* [AIM]: Reproduce exactly the opening lines of the listing, stopping after the line that contains "from collections import namedtuple" and including it.

* [SOURCE MATERIAL]:
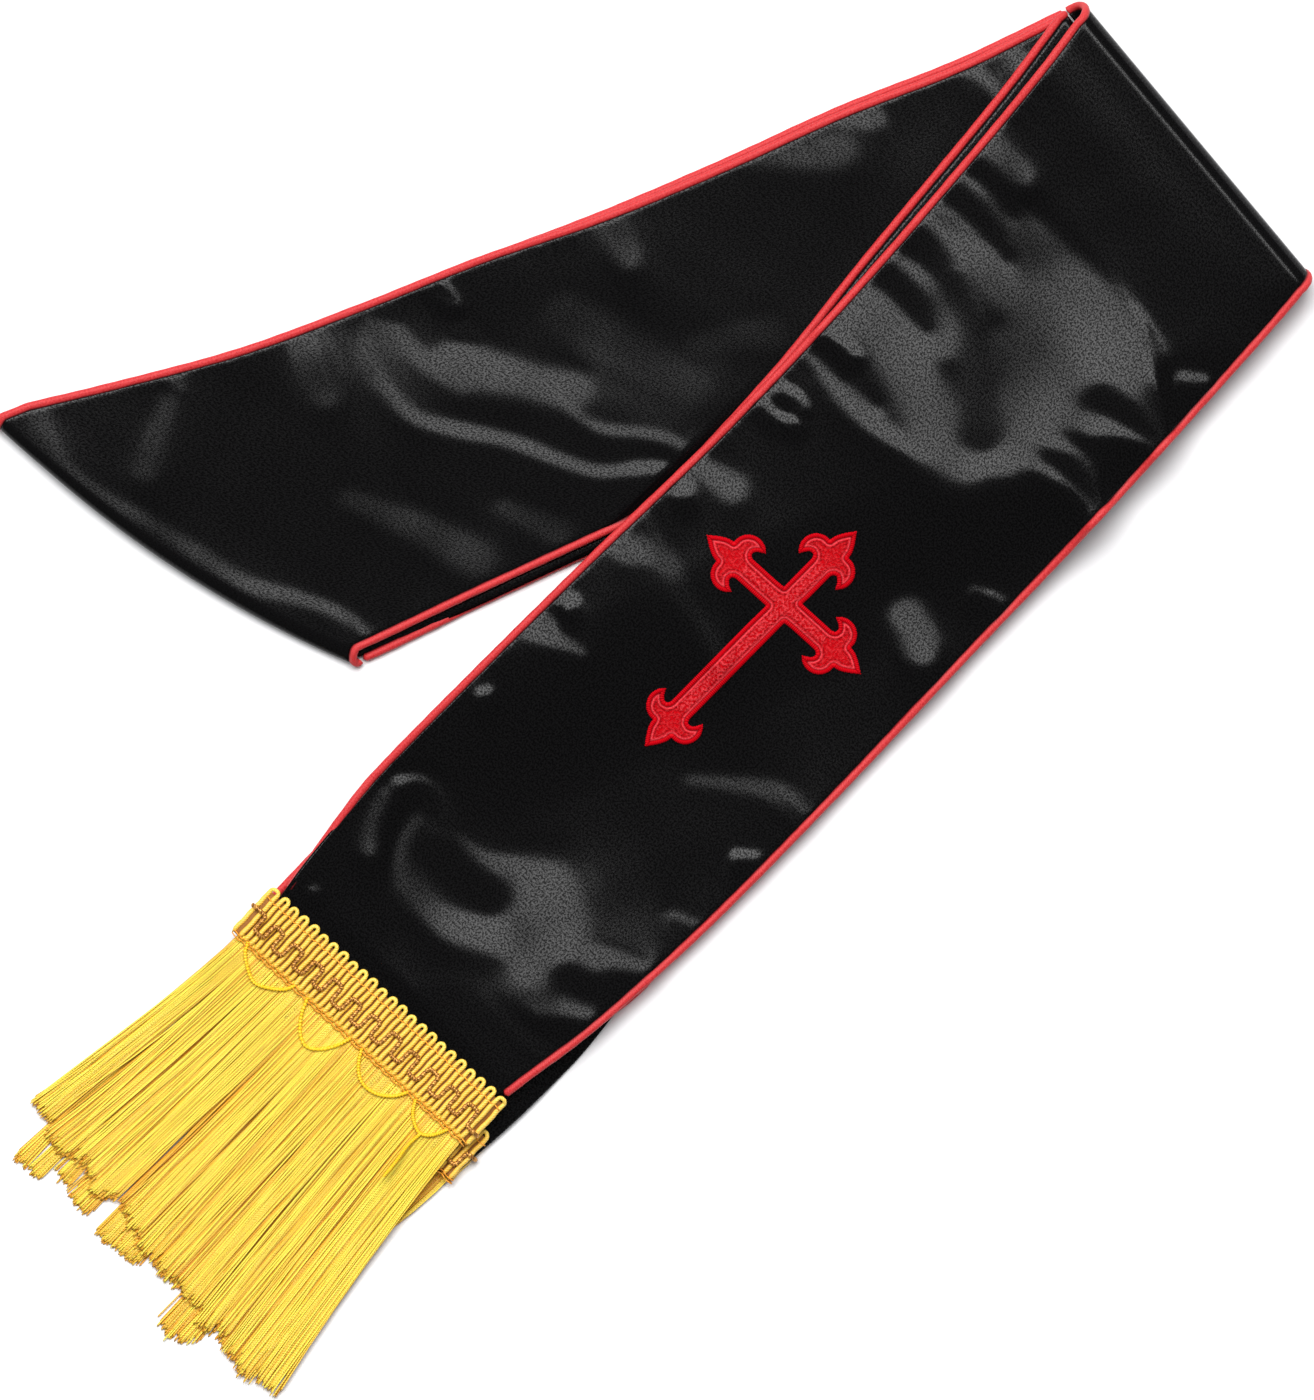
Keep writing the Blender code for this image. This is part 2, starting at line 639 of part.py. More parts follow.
def build():
    for old in list(bpy.data.objects):
        bpy.data.objects.remove(old)
    bpy.context.scene.collection.children.link(parts)
    satin = material("black satin", SATIN_BLACK, 0.35)
    cord = material("red satin piping", PIPING_RED, 0.45)
    thread = material("red embroidery", THREAD_RED, 0.5)
    gold = material("gold rayon", FRINGE_GOLD, 0.4)
    for layer in LAYERS:
        cloth_wall(layer, satin)
        piping_cord(layer, "left", 0.0, cord)
        piping_cord(layer, "right", 1.0, cord)
    applique("cross_applique", thread)
    fringe(FRONT_TRIM, front_braid_path(), gold)
    fringe(UNDER_TRIM, under_braid_path(), gold)


build()
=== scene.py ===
import math
from collections import namedtuple

import bmesh
import bpy
import numpy as np
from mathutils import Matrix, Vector


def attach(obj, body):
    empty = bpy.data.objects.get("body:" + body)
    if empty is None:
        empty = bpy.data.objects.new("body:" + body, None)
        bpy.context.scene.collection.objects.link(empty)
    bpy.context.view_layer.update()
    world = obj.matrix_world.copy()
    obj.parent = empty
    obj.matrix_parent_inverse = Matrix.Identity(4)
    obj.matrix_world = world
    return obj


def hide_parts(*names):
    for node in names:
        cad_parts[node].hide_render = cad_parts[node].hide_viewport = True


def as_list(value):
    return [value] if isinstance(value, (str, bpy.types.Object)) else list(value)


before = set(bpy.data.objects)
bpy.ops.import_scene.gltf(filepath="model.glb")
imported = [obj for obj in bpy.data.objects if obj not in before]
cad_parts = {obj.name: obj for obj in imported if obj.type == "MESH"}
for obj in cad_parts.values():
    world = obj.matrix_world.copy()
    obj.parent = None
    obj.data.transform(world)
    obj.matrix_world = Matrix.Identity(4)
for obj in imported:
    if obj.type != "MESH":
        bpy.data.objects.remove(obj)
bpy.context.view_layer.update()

MM = 0.001

# Table, lamps and camera
# The folded stole lies on a pale table and is seen straight from above, turned as in the
# photograph. One wide lamp high on the photograph's upper left leaves flat satin dark and
# lights only the slopes that lean towards it; the room gives a weak even fill.
VIEW_CENTRE = Vector((0.0961, -0.0041, 0.008))
VIEW_TALL = 0.567
VIEW_TURN_DEG = 43.18
CAMERA_HEIGHT = 12.0
CAMERA_SENSOR = 36.0
CAMERA_REACH = 50.0
TABLE_SIZE = 7.0
TABLE_COLOUR = (0.86, 0.86, 0.87)
TABLE_MOTTLE, MOTTLE_SCALE = 0.02, 3.0
ROOM_COLOUR = (0.98, 0.99, 1.0)
ROOM_STRENGTH = 0.24
LAMP_SIDE = Vector((-0.79, 0.61)).normalized()
LAMP_HEIGHT = 12.6
LAMP_NEAR_DEG, LAMP_FAR_DEG = 9.5, 46.0
LAMP_ACROSS = 13.8
LAMP_POWER = 4100.0

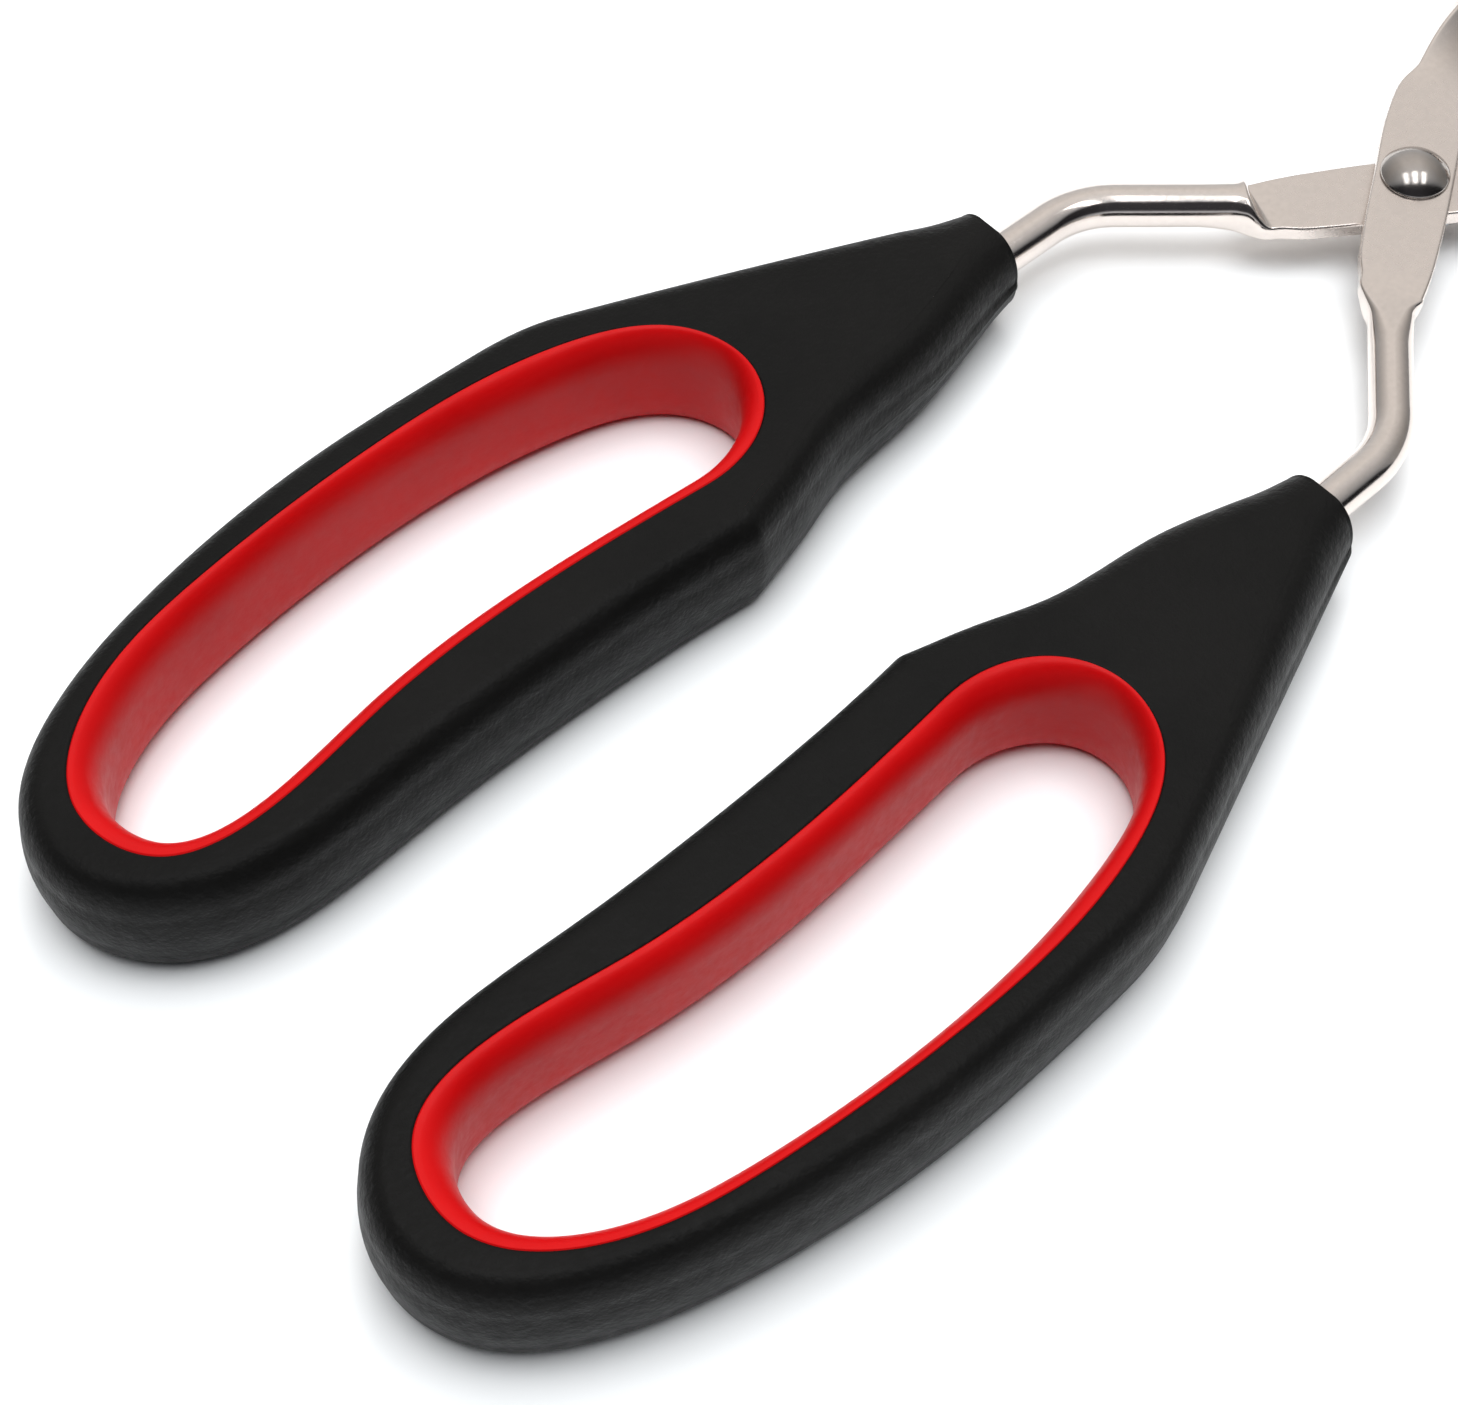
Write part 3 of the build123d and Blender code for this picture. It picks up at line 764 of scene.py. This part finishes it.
def washer_plastic():
    """Natural moulded plastic of the friction washer."""
    material, nodes, links, shader = new_material("washer_plastic")
    broad = noise(nodes, links, 300, 3)
    links.new(ramp(nodes, links, broad, [(0.3, (0.62, 0.61, 0.57)), (0.7, (0.7, 0.69, 0.65))]),
              shader.inputs["Base Color"])
    links.new(span(nodes, links, noise(nodes, links, 900, 3), 0.35, 0.5), shader.inputs["Roughness"])
    bump(nodes, links, [(noise(nodes, links, 1500, 2), 0.00004, 0.4)], shader)
    return material


# ---------------------------------------------------------------- the tongs
def build_tongs():
    black, red = black_plastic(), red_liner()
    arm_steel = steel("arm_steel", (0.78, 0.71, 0.665), (0.22, 0.34), 0.9)
    # Painted shade: the rivet's steel is darker than the arms' steel to stand in for the darker reflection on
    # its domed head; the retaining washer shares it
    rivet_steel = steel("rivet_steel", (0.50, 0.46, 0.43), (0.13, 0.19), 0.2)
    spring_steel = steel("spring_steel", (0.60, 0.60, 0.61), (0.2, 0.3), 0.0)
    plastic = washer_plastic()
    handle, handle_faces = build_handle()
    liner, liner_faces = build_liner()
    arm, arm_faces = build_arm()
    add_mesh("left_grip", handle, handle_faces, "left_half", black, "black_moulding", ["left_handle"])
    add_mesh("right_grip", turned_over(handle), handle_faces, "right_half", black, "black_moulding",
             ["right_handle"])
    add_mesh("left_soft_liner", liner, liner_faces, "left_half", red, "red_liner", ["left_liner"])
    add_mesh("right_soft_liner", turned_over(liner), liner_faces, "right_half", red, "red_liner",
             ["right_liner"])
    add_mesh("lower_steel_arm", arm, arm_faces, "left_half", arm_steel, "arm_steel", ["lower_arm"])
    add_mesh("upper_steel_arm", turned_over(arm), arm_faces, "right_half", arm_steel, "arm_steel",
             ["upper_arm"])
    flash, flash_faces = build_flash()
    add_mesh("left_stem_flash", flash, flash_faces, "left_half", black, "black_moulding")
    add_mesh("right_stem_flash", turned_over(flash), flash_faces, "right_half", black, "black_moulding")
    rivet, rivet_faces = build_rivet()
    add_mesh("domed_rivet", rivet, rivet_faces, "right_half", rivet_steel, "rivet_steel", ["pivot_rivet"])
    springs = build_spring()
    add_mesh("spring_right_leg", *springs[0], "right_half", spring_steel, "spring_steel", ["opening_spring"])
    add_mesh("spring_left_leg", *springs[1], "left_half", spring_steel, "spring_steel", ["opening_spring"])
    for node, material in (("friction_washer", plastic), ("retaining_washer", rivet_steel)):
        data = frame["nodes"][node].data
        data.materials.clear()
        data.materials.append(material)


# ---------------------------------------------------------------- stage, light and camera
CAMERA_FROM_PIVOT = (-258.86, -146.74)   # camera's place in plan, mm
CAMERA_HEIGHT = 308.0                    # above the surface that the tongs lie on, mm
CAMERA_TURN = 41.97                      # direction of view from the Y axis towards X, degrees
CAMERA_PITCH = 56.64                     # below the horizon, degrees
LENS = 72.33

# Soft lights: name, place and target in metres, size, watts, colour
LIGHTS = [
    ("overhead", (-0.05, 0.0, 1.1), (-0.05, 0, 0), (0.9, 0.9), 15.0, (0.95, 0.98, 1.0)),
    ("far_side", (0.75, 0.80, 1.15), (0, 0, 0), (0.7, 0.5), 6.5, (1.0, 0.965, 0.93)),
]
WINDOW_PLACE = (0.15, 0.4, 1.0)          # short of the pivot, spacing, height, metres
WINDOW_SIZE = (0.2, 0.55)
WINDOW_WATTS = 1.0

# Surround: share of the half turn from the far horizon over the zenith to the near horizon, and its colour
SURROUND = [
    (0.0, (0.62, 0.64, 0.66)),
    (0.12, (0.70, 0.69, 0.68)),
    (0.28, (0.84, 0.81, 0.78)),
    (0.52, (0.86, 0.87, 0.88)),
    (0.60, (0.60, 0.62, 0.65)),
    (0.66, (0.04, 0.04, 0.045)),
    (0.89, (0.04, 0.04, 0.045)),
    (0.94, (0.55, 0.57, 0.60)),
    (1.0, (0.62, 0.64, 0.66)),
]


def set_camera():
    data = bpy.data.cameras.new("camera")
    data.sensor_fit = "HORIZONTAL"
    data.sensor_width = 36.0
    data.lens = LENS
    data.clip_start = 0.01
    camera = bpy.data.objects.new("camera", data)
    bpy.context.scene.collection.objects.link(camera)
    turn, pitch = math.radians(CAMERA_TURN), math.radians(CAMERA_PITCH)
    level = Vector((math.sin(turn), math.cos(turn), 0))
    forward = level * math.cos(pitch) + Vector((0, 0, -math.sin(pitch)))
    right = Vector((level.y, -level.x, 0))
    up = right.cross(forward)
    place = Vector(((PIVOT[0] + CAMERA_FROM_PIVOT[0]) * MM, CAMERA_FROM_PIVOT[1] * MM, CAMERA_HEIGHT * MM))
    camera.matrix_world = Matrix((
        (right.x, up.x, -forward.x, place.x),
        (right.y, up.y, -forward.y, place.y),
        (right.z, up.z, -forward.z, place.z),
        (0, 0, 0, 1),
    ))
    bpy.context.scene.camera = camera


def area_light(name, place, target, size, power, colour):
    data = bpy.data.lights.new(name, "AREA")
    data.shape = "RECTANGLE"
    data.size, data.size_y = size
    data.energy = power
    data.color = colour
    lamp = bpy.data.objects.new(name, data)
    bpy.context.scene.collection.objects.link(lamp)
    lamp.location = place
    lamp.visible_glossy = False
    lamp.rotation_euler = (Vector(target) - Vector(place)).to_track_quat("-Z", "Y").to_euler()
    return lamp


def add_windows():
    """Three overhead windows that show only as reflections in the steel."""
    turn = math.radians(CAMERA_TURN)
    back, spacing, height = WINDOW_PLACE
    for k in (-1, 0, 1):
        x = PIVOT[0] * MM - back * math.sin(turn) + spacing * k * math.cos(turn)
        y = -back * math.cos(turn) - spacing * k * math.sin(turn)
        place = (x, y, height)
        window = area_light(f"window_{k + 2}", place, (x, y, 0), WINDOW_SIZE, WINDOW_WATTS, grey(1.0))
        window.rotation_euler = (0, 0, -turn)
        window.visible_glossy = True
        window.visible_diffuse = False


def set_stage():
    """White table, soft lights and the plain view transform."""
    material, nodes, links, shader = new_material("white_table")
    links.new(ramp(nodes, links, noise(nodes, links, 3, 2), [(0.3, grey(0.86)), (0.7, grey(0.9))]),
              shader.inputs["Base Color"])
    shader.inputs["Roughness"].default_value = 0.55
    shader.inputs["Specular IOR Level"].default_value = 0.3
    data = bpy.data.meshes.new("table")
    reach = 2.5
    data.from_pydata([(-reach, -reach, 0), (reach, -reach, 0), (reach, reach, 0), (-reach, reach, 0)], [],
                     [(0, 1, 2, 3)])
    data.materials.append(material)
    table = bpy.data.objects.new("table", data)
    bpy.context.scene.collection.objects.link(table)
    for light in LIGHTS:
        area_light(*light)
    add_windows()
    bpy.context.scene.view_settings.view_transform = "Standard"


def set_surround():
    """Studio surround: bright from the far side to overhead, dark on the camera's side, pale low down."""
    world = bpy.data.worlds.new("surround")
    bpy.context.scene.world = world
    world.use_nodes = True
    nodes, links = world.node_tree.nodes, world.node_tree.links
    place = nodes.new("ShaderNodeTexCoord")
    turn = math.radians(CAMERA_TURN)
    away = nodes.new("ShaderNodeVectorMath")
    away.operation = "DOT_PRODUCT"
    away.inputs[1].default_value = (math.sin(turn), math.cos(turn), 0)
    links.new(place.outputs["Generated"], away.inputs[0])
    parts = nodes.new("ShaderNodeSeparateXYZ")
    links.new(place.outputs["Generated"], parts.inputs["Vector"])
    angle = nodes.new("ShaderNodeMath")
    angle.operation = "ARCTAN2"
    links.new(parts.outputs["Z"], angle.inputs[0])
    links.new(away.outputs["Value"], angle.inputs[1])
    share = nodes.new("ShaderNodeMapRange")
    share.inputs["From Max"].default_value = math.pi
    links.new(angle.outputs["Value"], share.inputs["Value"])
    tint = ramp(nodes, links, share.outputs["Result"], SURROUND)
    links.new(tint, nodes["Background"].inputs["Color"])
    beside = nodes.new("ShaderNodeVectorMath")
    beside.operation = "DOT_PRODUCT"
    beside.inputs[1].default_value = (math.cos(turn), -math.sin(turn), 0)
    links.new(place.outputs["Generated"], beside.inputs[0])
    far_out = nodes.new("ShaderNodeMath")
    far_out.operation = "ABSOLUTE"
    links.new(beside.outputs["Value"], far_out.inputs[0])
    fade = nodes.new("ShaderNodeMapRange")
    fade.inputs["From Min"].default_value = 0.25
    fade.inputs["From Max"].default_value = 0.9
    fade.inputs["To Min"].default_value = 1.0
    fade.inputs["To Max"].default_value = 0.35
    links.new(far_out.outputs["Value"], fade.inputs["Value"])
    links.new(fade.outputs["Result"], nodes["Background"].inputs["Strength"])


build_tongs()
set_camera()
set_stage()
set_surround()
bpy.context.view_layer.update()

* [PROBLEM SOLUTION]:
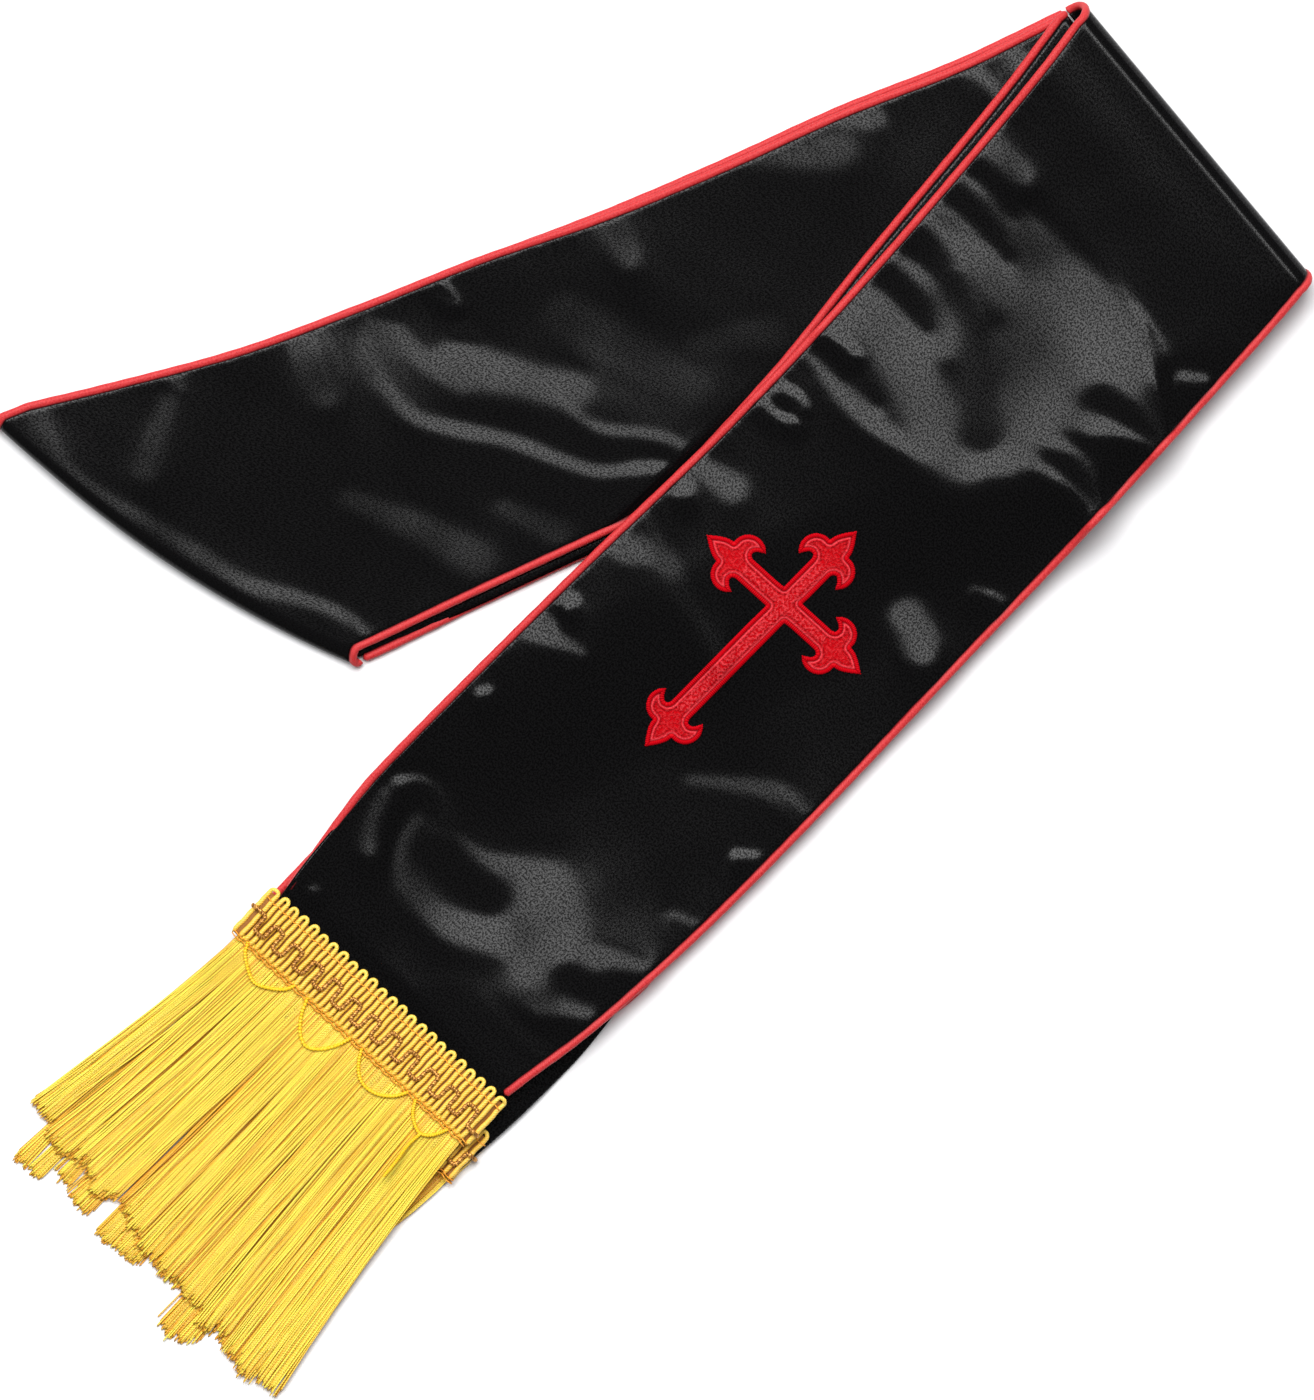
Keep writing the Blender code for this image. This is part 2, starting at line 639 of part.py. More parts follow.
def build():
    for old in list(bpy.data.objects):
        bpy.data.objects.remove(old)
    bpy.context.scene.collection.children.link(parts)
    satin = material("black satin", SATIN_BLACK, 0.35)
    cord = material("red satin piping", PIPING_RED, 0.45)
    thread = material("red embroidery", THREAD_RED, 0.5)
    gold = material("gold rayon", FRINGE_GOLD, 0.4)
    for layer in LAYERS:
        cloth_wall(layer, satin)
        piping_cord(layer, "left", 0.0, cord)
        piping_cord(layer, "right", 1.0, cord)
    applique("cross_applique", thread)
    fringe(FRONT_TRIM, front_braid_path(), gold)
    fringe(UNDER_TRIM, under_braid_path(), gold)


build()
=== scene.py ===
import math
from collections import namedtuple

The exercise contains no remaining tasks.